According to the authors, the father of the Appreciative Inquiry (AI) process is David Cooperrider. He is a professor of Organizational Behavior at Waterhead University and author of many books on a variety of business topics.
As a result, I unequivocally recommend this book to anyone who wants to learn new ways of authentically engaging with others in business. However, if you decide to apply these processes, be prepared to be challenged on fundamental assumptions that you may have about the nature of organizations, the problem-solving mindset, conversations and change itself.
What is an Organization?
The authors challenge the prevalent perspective of organizations as machines, with employees simply cogs in a wheel and management as a control process. Even if you personally don’t see things that way, you can’t help but agree with the authors that this perspective is still implicit in much of how we conduct ourselves in business.
They give a brief historical context to ground their opinion that this view originated during the Industrial Revolution, specifically with Fredrick Taylor. According to them he was an engineer who “codified this view into a set of principles offering guidance on how to manage organizations. It is sometimes assumed that since this perspective is now over a hundred years old, it must be of only historic interest. On the contrary, we find that this view is remarkably durable, and that its influence is evident throughout organizational life and activity.”
From an intercultural perspective, this essentially American metaphor of business as machine can cause friction with cultures that don’t see it that way at all. I hear this frequently with many of my southern-European clients whose cultures focus more on a relational, rather than mechanistic, model of how to run a business.
What is Problem Solving?
While you may be willing to change your view of what an organization is, are you ready to let go of the belief that the problem-solving mindset is not the answer to everything? The authors claim that the two go hand in hand. “Working within the metaphor of organization-as-machine makes it easy to see every problem as a problem of logic. It makes it hard to see people as fully rounded human beings living in a world where the force of logic is only a small and partial determinant of their actions. It makes it hard to see change as being embedded in patterns of human communication and relationship.”

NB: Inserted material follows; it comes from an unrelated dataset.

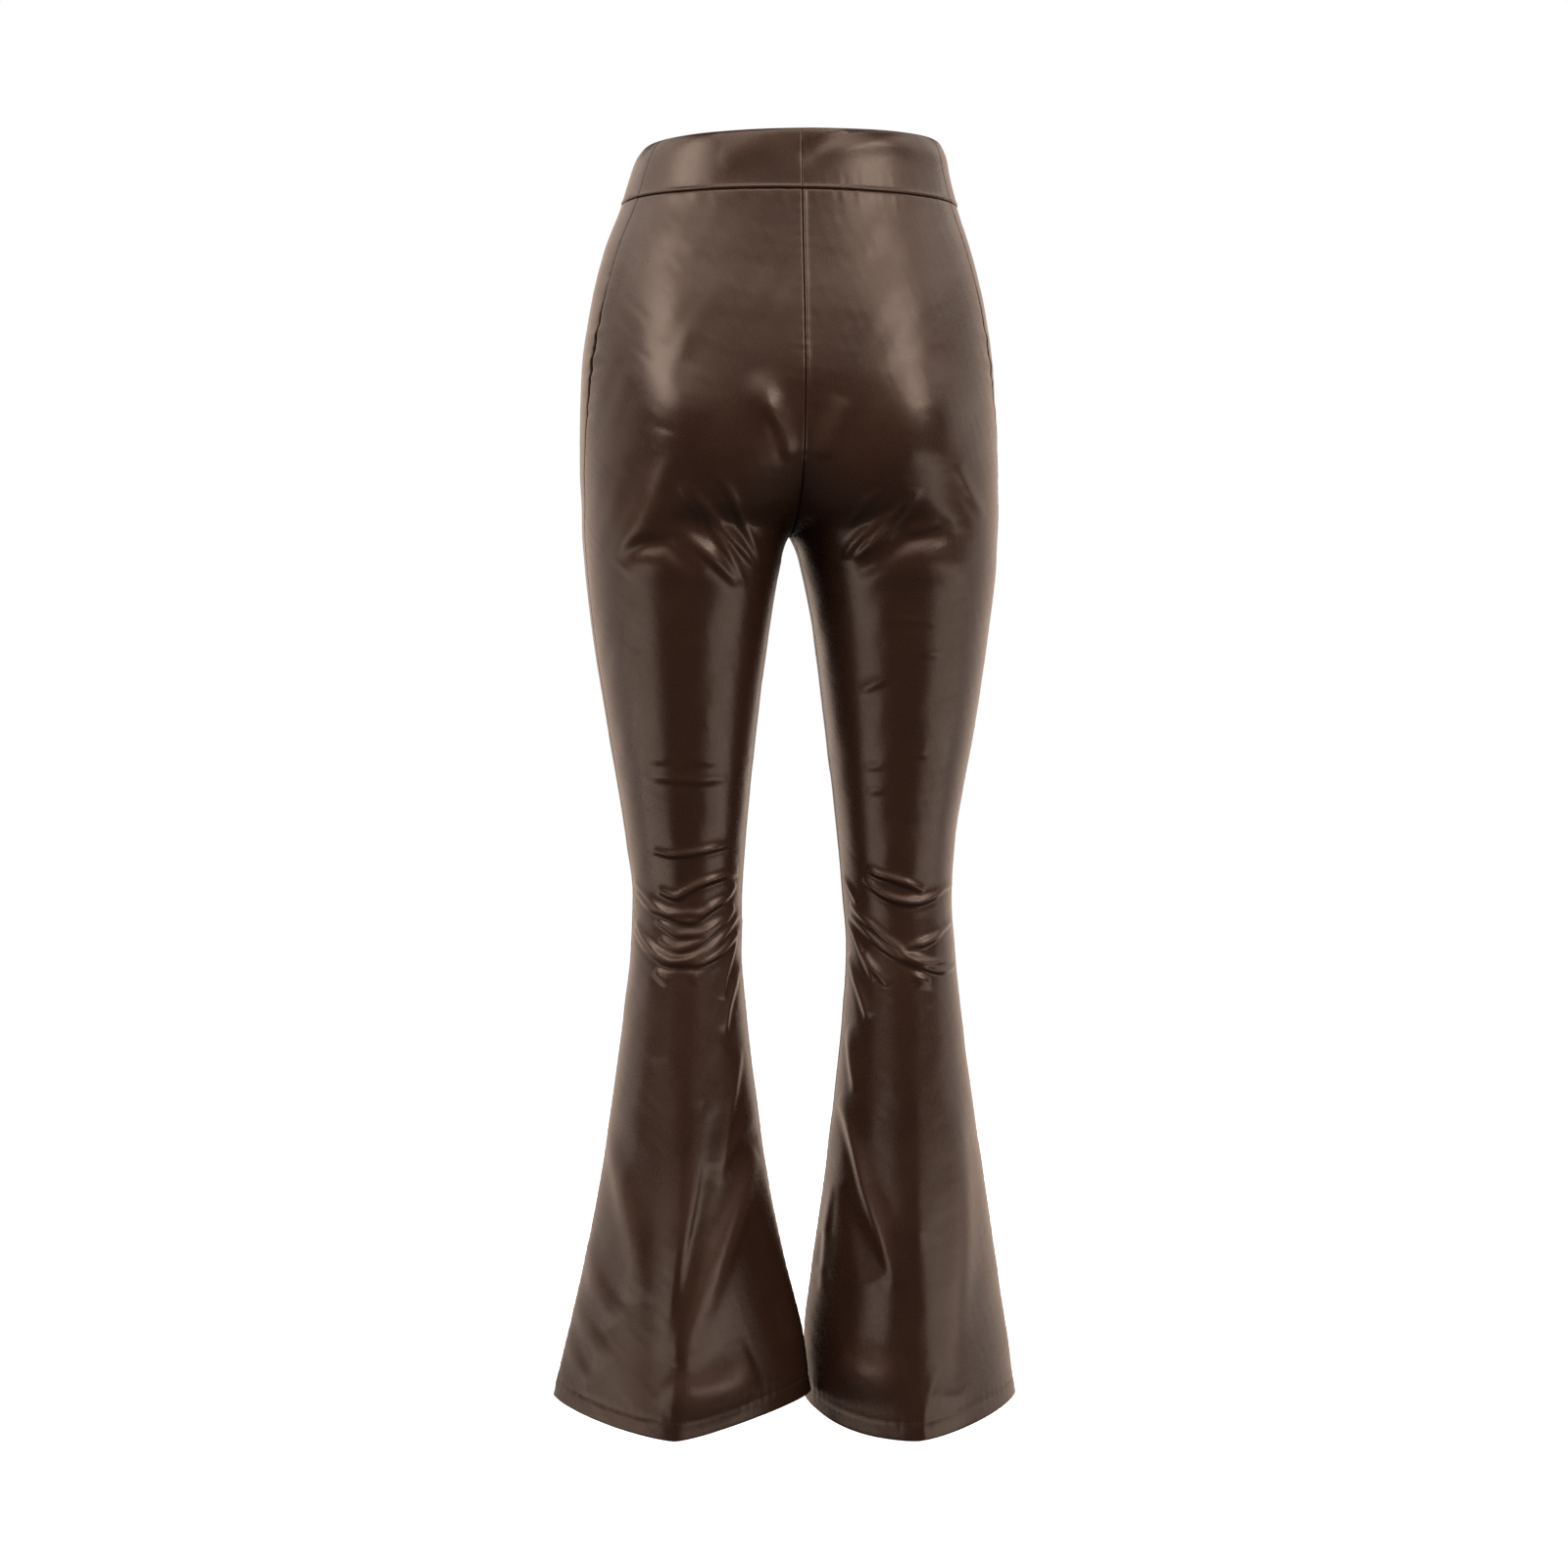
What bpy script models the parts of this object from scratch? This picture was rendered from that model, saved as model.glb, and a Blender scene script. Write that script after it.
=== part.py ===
"""Faux leather flared trousers with a high pull-on waistband, hollow as worn.

Units are metres and +Z is up. The waist's top edge lies at Z = 0, the back of the
trousers faces +Y, and the wearer's left leg is at +X. Every cut piece is one closed
wall of cloth. A place on the cloth is an angle round the leg and a drop below the
waist: the angle is 0 at the widest point of the side, positive on the back,
negative on the front, and half a turn at the inseam.
"""

import bmesh
import bpy
import numpy as np

MM = 0.001

# The cloth.
SEAM_GAP = 0.3 * MM
CLOTH = 1.6 * MM
HEM_CLOTH = 2.6 * MM
HEM_DEPTH = 15 * MM
POCKET_CLOTH = 1.0 * MM
POCKET_CLEAR = 0.9 * MM

# The waistband stands a little proud of the legs, with a soft ridge along its lower
# edge, a rounded top edge and its top leaning down towards the left.
BAND_CLOTH = 3.0 * MM
BAND_DEPTH = 48 * MM
BAND_PROUD = 0.5 * MM
BAND_RIDGE = 0.7 * MM
RIDGE_FROM = 38 * MM
RIDGE_FULL = 45 * MM
TOP_ROUND = 0.9 * MM
TOP_ROUND_DEPTH = 2.0 * MM
BAND_LEAN = 3.2 * MM
HALF_WAIST = 130 * MM

# The levels, as drops below the waist.
CROTCH = 311.6 * MM
KNEE = 620 * MM
HEM = 995 * MM
CLEAR_OF_CENTRE_TO = 370 * MM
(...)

The authors recommend that the latter is where we need to begin to take more direct action. They ask the provocative question: “How can we work with one of the most ubiquitous of human abilities to create the most profound change in our organizations? This is the essential question we set out to answer by exploring the power of conversation to create new futures for people and organizations.” However, in order to do that, the authors claim that we also need to challenge our limited understanding of what constitutes a conversation.
What is a Conversation?
They state that, “Having a conversation with someone else is a process with which we are very familiar. However, its very familiarity can obscure its unique contribution to our ability to sustain, and change, our social relations … Talk often holds little value in organizations, certainly in contrast to some other behavior known as ‘doing something’ or ‘taking action’. “
Conversation is here defined as distinct from how we typically see it in the following way: “Conversation is a human experience between two or more people, which, by the expression of thoughts and feelings, results in the creation of new ideas, perspectives, understandings, and an increased potential for action.” This is a way of seeing language not as simply describing what already exists, but rather as the means for generating different possibilities for action in the future.
Several other groups are cited as using similar processes that are putting the power of conversation to the forefront of building our organizations together. There is a brief introduction to World Café methodology for hosting large group dialog. Also included is a case study that used Open Space technology at Nokia. There are also references to similar processes used by Future Search and Circle, and explanations of how these are compatible with the Appreciative Inquiry processes.
I not only agree with this, but it is indeed at the heart of all my seminars, writing and consulting work. As I often say, “We build our futures together in the words we exchange today.” This is as true in a foreign language within intercultural business contexts as it is when using our own language in our own cultures.
The Attitudes Inherent in Appreciative Inquiry
Taking the time to learn and apply new conversational practices is not all that is required of those who want to implement Appreciative Inquiry processes. As the name itself states, this is built on two attitudes: appreciation and inquiry. To appreciate is to see the strengths, rather than the weaknesses, in yourself, in others and in the situation at hand. Why is that important?
“The belief in the power of appreciation to achieve change stands in contrast to the belief in the power of criticism to produce change. Growing behavior and producing change through appreciation doesn’t involve threat or coercion or humiliation or fear or any of the other negative emotions associated with achieving behavior change through criticism. This tends to mean that the behavior change produced is freely given, rather than a product of reluctant compliance…. In practical terms this means that, when considering an organizational assignment from an appreciative perspective, one of the first challenges is to identify ‘What is the behavior that we want to grow?’ and not ‘What is the behavior that we want to stop?’.” Within intercultural business contexts we often fail to appreciate and grow behavior simply because it does not fit our own cultural standards or values. Investigating further, rather than making quick decisions, can be beneficial to everyone concerned.
Inquiry is an attitude of taking the time to be curious, to investigate, and to ask different kinds of questions, rather than being in a hurry to formulate a single answer. “An Appreciative Inquiry mindset will encourage you not to spend time seeking the right answer. Instead you will perceive a wide variety of questions leading you to new avenues of inquiry. Given the challenges we face trying to live in the age of nanotechnology, Appreciative Inquiry seems to offer a new paradigm which sits more comfortably with both our desire to understand deeply and the satisfaction gained from sense making in the context of a community.”
While the Appreciative Inquiry attitudes and practices may not currently be prevalent ones where you work, I maintain that we do not need to wait for others to instigate change in perspectives and processes. Each of us can choose to lead the way in expanding conversations within our own teams and departments. To that end, the authors of Appreciative Inquiry for Change Management offer many valuable perspectives and practices for becoming a more effective manager in these turbulent times; not only in our own languages and cultures but interculturally, in any language.